The former Fiorentina, Liverpool and Gothenburg player, Glenn Hysen, these days a TV commentator, recently recalled the players' surprise at the appointment. "We thought it was a joke to start with because he was small, shy and very quiet," he said. "He doesn't really look like a coach. . . We were surprised the club had gone for someone like that."

Four seasons later no one was surprised any more because Eriksson had proved his ability by winning both a Swedish championship and, significantly, the 1981 UEFA Cup, a European club competition which in those pre-Champions League days was very tough.

That success earned Eriksson a ticket right to the very top of European soccer, paving the way for 17 years spent first with Benfica in Portugal and then with the Italian clubs AS Roma, Fiorentina, Sampdoria and Lazio. What is more, Eriksson lifted the league title in both countries, three times with Benfica and last season with Lazio in Italy.

When Eriksson says he knows what he has done and not done, he is not joking. His CV puts him in a very exclusive club of proven winners, in places as culturally diverse as Lisbon, Rome and Gothenburg. If anyone was looking for a suave, cosmopolitan CEO, who also just happened to speak good English, then here was their man.

To widespread surprise, the English Football Association, after years of consistent England team failure under English managers, decided last autumn that they required precisely this cosmopolitan, non-British touch. Judged from a purely footballing viewpoint, and given the abysmal ineptitude of most England teams of the past 20 years, the choice was certainly not illogical.

Yet that choice inevitably hurt English pride, hurt those English fans and professionals who have long loved to refer to Association Football as the game England invented.

British tabloids whirred into gear, spewing out jingoistic garbage that occasionally lapsed into blatant racism. "England's humiliation knows no end. . . We've sold our birthright down the river to a nation of seven million skiiers and hammer-throwers who spend half their lives in darkness," declaimed the Daily Mail.

Gordon Taylor, chairman of the English Professional Footballers' Association, was hardly more welcoming when he said: "I think there will be tears at the end of the day. . . It is a very sad day for English football and a terrible indictment of our national association."

From a sociological point of view, the most interesting aspect of Eriksson's appointment was the negative reaction it engendered. Those of us who have long thought that hooligan behaviour by English fans abroad could find some of its roots in the inward-looking, isolationist and conservative mindset of some English football professionals were certainly treated to a large dollop of grist for our mills.

Fortunately, not all the reactions were negative. "Sven Can You Start, Boss?" asked the Daily Star. Furthermore, Eriksson has been greeted by standing ovations at English club grounds up and down the country. This is simply proof - if ever it were needed - that a majority of fans do not fall into a stereotypical, jingoist mode.

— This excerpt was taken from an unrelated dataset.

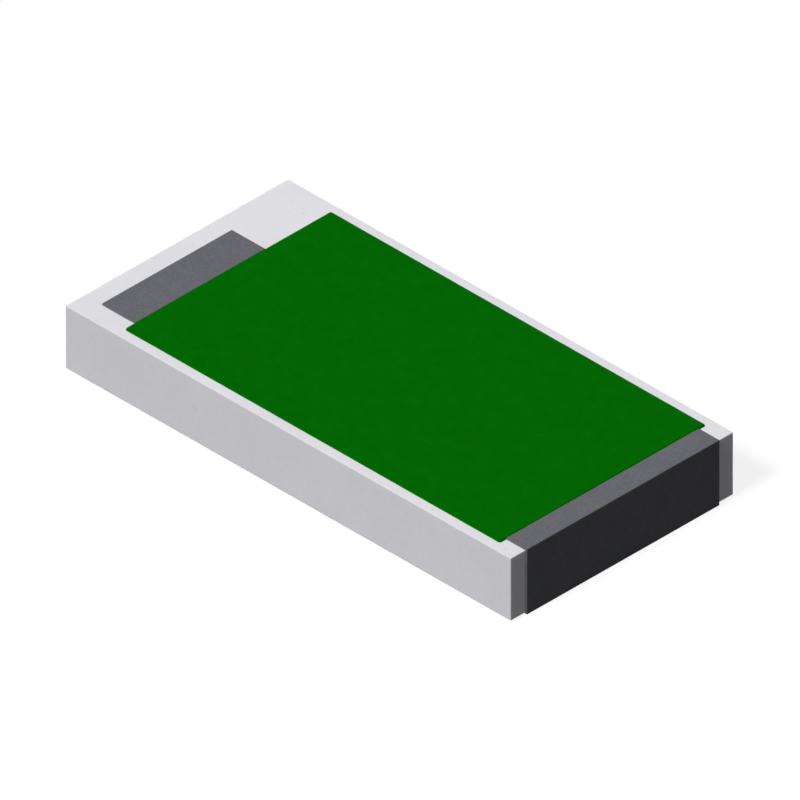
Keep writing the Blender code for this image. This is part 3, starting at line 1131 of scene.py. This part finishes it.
@dataclass
class Studio:
    """Camera, soft lamps and a pale floor. Angles are in degrees."""

    azimuth: float = 45.0
    elevation: float = 34.65
    pixels_per_mm: float = 125.9
    image_width: int = 800
    aim: Span = (0.31 * MM, -0.303 * MM)
    camera_distance: float = 20 * MM
    clip: Span = (0.1 * MM, 1.0)
    floor_drop: float = 1 * MICRON
    floor_reach: float = 0.4
    floor_bounce: float = 0.075
    floor_glow: float = 0.81
    floor_lit: float = 0.2
    sky: float = 0.11
    key: Vector = field(default_factory=lambda: Vector((0.0, -0.57, 0.69)))
    fill: Vector = field(default_factory=lambda: Vector((-0.31, 0.36, 0.15)))
    lamp_angle: float = 12.0

    def set_camera(self, height: float) -> None:
        """Sets a parallel camera that looks down at the chip.

        Args:
            height: height of the plane that the image's middle lies on.
        """
        turn, rise = math.radians(self.azimuth), math.radians(self.elevation)
        back = Vector((math.sin(turn) * math.cos(rise), -math.cos(turn) * math.cos(rise), math.sin(rise)))
        data = bpy.data.cameras.new("camera")
        data.type = "ORTHO"
        data.ortho_scale = self.image_width / self.pixels_per_mm * MM
        data.clip_start, data.clip_end = self.clip
        camera = bpy.data.objects.new("camera", data)
        camera.location = Vector((*self.aim, height)) + back * self.camera_distance
        camera.rotation_euler = (-back).to_track_quat("-Z", "Y").to_euler()
        bpy.context.scene.collection.objects.link(camera)
        bpy.context.scene.camera = camera

    def add_sun(self, name: str, towards: Vector, marks: bool) -> None:
        """Adds a lamp like a far softbox.

        Args:
            name: the lamp's name.
            towards: way to the lamp, as long as the light that a face turned to it gets.
            marks: whether it casts a shadow and shows in glossy surfaces.
        """
        data = bpy.data.lights.new(name, "SUN")
        data.energy = towards.length * math.pi
        data.angle = math.radians(self.lamp_angle)
        data.use_shadow = marks
        lamp = bpy.data.objects.new(name, data)
        lamp.visible_glossy = marks
        lamp.rotation_euler = towards.to_track_quat("Z", "Y").to_euler()
        bpy.context.scene.collection.objects.link(lamp)

    @staticmethod
    def grey(level: float) -> tuple[float, float, float, float]:
        """A grey of this level."""
        return (level, level, level, 1.0)

    @staticmethod
    def seen(recipe: Recipe) -> Wire:
        """1 for rays that show the background: straight, mirrored or through glass.

        Args:
            recipe: the tree to add to.

        Returns:
            The share.
        """
        rays = ("Is Camera Ray", "Is Glossy Ray", "Is Transmission Ray")
        camera, glossy, through = (recipe.node("ShaderNodeLightPath", output=ray) for ray in rays)
        return camera.largest(glossy).largest(through)

    def set_world(self) -> None:
        """Sets a dim even sky that looks white where it shows."""
        world = bpy.data.worlds.new("studio")
        world.use_nodes = True
        recipe = Recipe(world.node_tree)
        strength = self.seen(recipe) * (1.0 - self.sky) + self.sky
        light = recipe.node("ShaderNodeBackground", None, {"Color": self.grey(1.0), "Strength": strength})
        recipe.show("ShaderNodeOutputWorld", light)
        bpy.context.scene.world = world

    def paper(self) -> bpy.types.Material:
        """The floor's material: white but for the shadow where it shows, and dim where it only lights.

        Returns:
            The material.
        """
        material, recipe = new_recipe("floor_paper")
        glow = recipe.node("ShaderNodeEmission", None, {"Strength": self.floor_glow})
        lit = recipe.node("ShaderNodeBsdfDiffuse", None, {"Color": self.grey(self.floor_lit)})
        shown = recipe.node("ShaderNodeAddShader", None, {0: glow, 1: lit})
        bounce = recipe.node("ShaderNodeBsdfDiffuse", None, {"Color": self.grey(self.floor_bounce)})
        mixed = recipe.node("ShaderNodeMixShader", None, {0: self.seen(recipe), 1: bounce, 2: shown})
        recipe.show("ShaderNodeOutputMaterial", mixed)
        return material

    def add_floor(self) -> None:
        """Adds a wide floor just under the chip."""
        reach, drop = self.floor_reach, self.floor_drop
        corners = [(-reach, -reach), (reach, -reach), (reach, reach), (-reach, reach)]
        mesh = bpy.data.meshes.new("floor")
        mesh.from_pydata([(x, y, -drop) for x, y in corners], [], [(0, 1, 2, 3)])
        mesh.materials.append(self.paper())
        floor = bpy.data.objects.new("floor", mesh)
        bpy.context.scene.collection.objects.link(floor)

    def build(self, aim_height: float) -> None:
        """Sets camera, lamps, world and floor.

        Args:
            aim_height: height of the plane that the image's middle lies on.
        """
        bpy.context.scene.view_settings.view_transform = "Standard"
        self.set_camera(aim_height)
        self.add_sun("key", self.key, True)
        self.add_sun("fill", self.fill, False)
        self.set_world()
        self.add_floor()
        LOG.info("studio: camera, two lamps, sky and floor")


def main() -> None:
    """Builds every piece in order, from the plate outwards, and then the studio."""
    logging.basicConfig(level=logging.INFO, format="%(name)s: %(message)s")
    plate_low, plate_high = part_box("alumina_plate")
    Substrate(plate_low, plate_high).build()

    # Each film's own thickness is the step from the top of the one below it
    electrode_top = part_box("input_electrode")[1].z
    film_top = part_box("resistive_film")[1].z
    glaze_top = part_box("glass_glaze")[1].z
    coat_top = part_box("green_overcoat")[1].z
    silver = electrode_top - plate_high.z
    input_silver = FilmBelow(Outline.of("input_electrode"), silver)
    resistor = FilmBelow(Outline.of("resistive_film"), film_top - electrode_top)
    glaze = FilmBelow(Outline.of("glass_glaze"), glaze_top - film_top)

    # The end electrode is cut square at the plate's end, so its slope there is put past the plate
    end = Outline.of("end_electrode")
    end_silver = FilmBelow(replace(end, right=end.right + FILM_SLOPE), silver)

    films = [input_silver, end_silver, resistor, glaze]
    cut = LaserCut(input_silver.outline.right, resistor.outline.front, glaze.outline.front)
    coat = Outline.of("green_overcoat", corner=20 * MICRON)
    Overcoat(plate_high.z, coat_top, coat, films, cut, coat_top - glaze_top).build()

    rim = PlatedRim(silver, plate_low.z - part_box("end_tin")[0].z)
    input_tin = Outline.of("input_tin", corner=12 * MICRON)
    InputTin(plate_high.z, input_silver.outline, input_tin, rim).build()
    WrappedTin(plate_low, plate_high, coat.right, Outline.of("ground_electrode"), rim).build()

    silver_films = ("input_electrode", "end_electrode", "side_electrode", "ground_electrode")
    SealedFilms({
        **{node: SILVER for node in silver_films},
        "resistive_film": RUTHENIUM,
        "glass_glaze": GLAZE,
        "input_nickel": NICKEL,
        "end_nickel": NICKEL,
    }).dress()
    Studio().build(plate_high.z)


if __name__ == "__main__":
    main()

Perhaps the fans, unlike some of the game's commentators and practitioners, have noticed that in the past decade British cultural icons such as the Royal Opera House and the Tate Modern Gallery have benefited from a foreign influence. In a multicultural British society, this seems only natural. Why not in British football, then?

IN THE MIDST of the furore, and likewise after the overly enthusiastic media reaction to last Wednesday's good start to his new job, Sven-Goran Eriksson has been his usual cool-headed and skilfully diplomatic self. People are free to have opinions, he said, adding that he hoped to defend himself with good results.

Before Wednesday night, Eriksson had promised to give tangible expression to his Scandinavian fondness for his new home by singing all the words of God Save The Queen before the kick-off, a promise duly maintained. "I'll have to learn the words. I have no problem with that. I'm not a very good singer. That's the problem," he had said.

Eriksson may not be a good singer but he is a good football coach. He will prove well able to win the respect of his new England players. If results go against him, however, starting with World Cup qualifiers against Finland and Albania later this month, he may not receive quite so much respect from the tabloids.

The truth is, perhaps, that the major arguments used against Eriksson, past and future, have nothing to do with football and everything to do with prejudice. The debate engendered by his appointment would suggest that much of British football's sub-culture remains firmly entrenched in the 19th century.

Eriksson is sure to be able to teach (some) young Englishmen how to play better football. He may, however, prove unable to change the anachronistic, jingoist mindset of other Englishmen, young and old alike.